We are primates. What really makes us successful is that we don’t only cooperate with each other, we also compete with each other. We are not going to solve climate change without competition, that drives innovation. We absolutely need that. But if that competition is not inside an envelope of cooperation, then it won’t get us anywhere. We will end up with people fighting rather than working together. What is core to cooperation is trust. We cooperate with people we trust. That is why humanity has done so well. We have mostly, despite lots of ups and downs, managed to keep our competitive instincts inside an envelope of cooperation. The institutions that we have built up are like repositories of that trust, they are where we bank the experience we have of the benefits of cooperation exceeding competition. But what we have seen over the last thirty or forty years is a real drive to get competition to get outside of the envelope of cooperation. This is not just a problem for climate change, it is a problem for a whole range of other issues as well. We are simply not investing enough in the institutions that maintain that bank of trust that we need in order to cooperate.

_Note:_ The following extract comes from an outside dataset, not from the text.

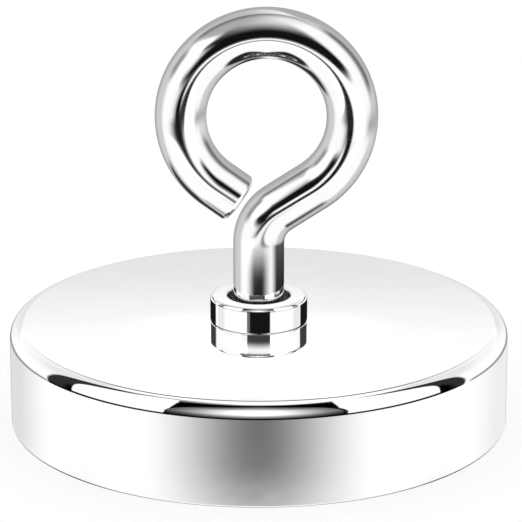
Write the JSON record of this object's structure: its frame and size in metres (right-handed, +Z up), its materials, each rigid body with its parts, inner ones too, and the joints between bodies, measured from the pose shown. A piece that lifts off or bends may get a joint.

In order to maintain these institutions or develop them further, we need political leaders who understand the value of them. The reason we build the UN system, and the reason we built the EU, is that people really did not want to repeat the experience of the first half of the twentieth century. Which was a pretty unpleasant experience for everybody, all over the world. We can’t afford to do that with climate change. Those institutions of democracy are a piece of that history, and we tend to forget that. We tend to lose the memory of those things. What hold us together and keeps that memory alive is political leadership. Political leaders are what keep us investing in those institutions. Quite frankly, we have had a very considerable diminution in the quality of political leadership. Partly, that is because we are still in Britain, and in much of Europe and the west, organizing out politics around a left right axis, which has collapsed as an axis of choice. We need to start thinking much more about an axis of choice between those people who want to keep things as they are now, and those people who understand that if we don’t build a better future then the climate will shape the future for us, and we won’t like it. So, we need a different axis of choice in politics and that will throw up different types of leaders.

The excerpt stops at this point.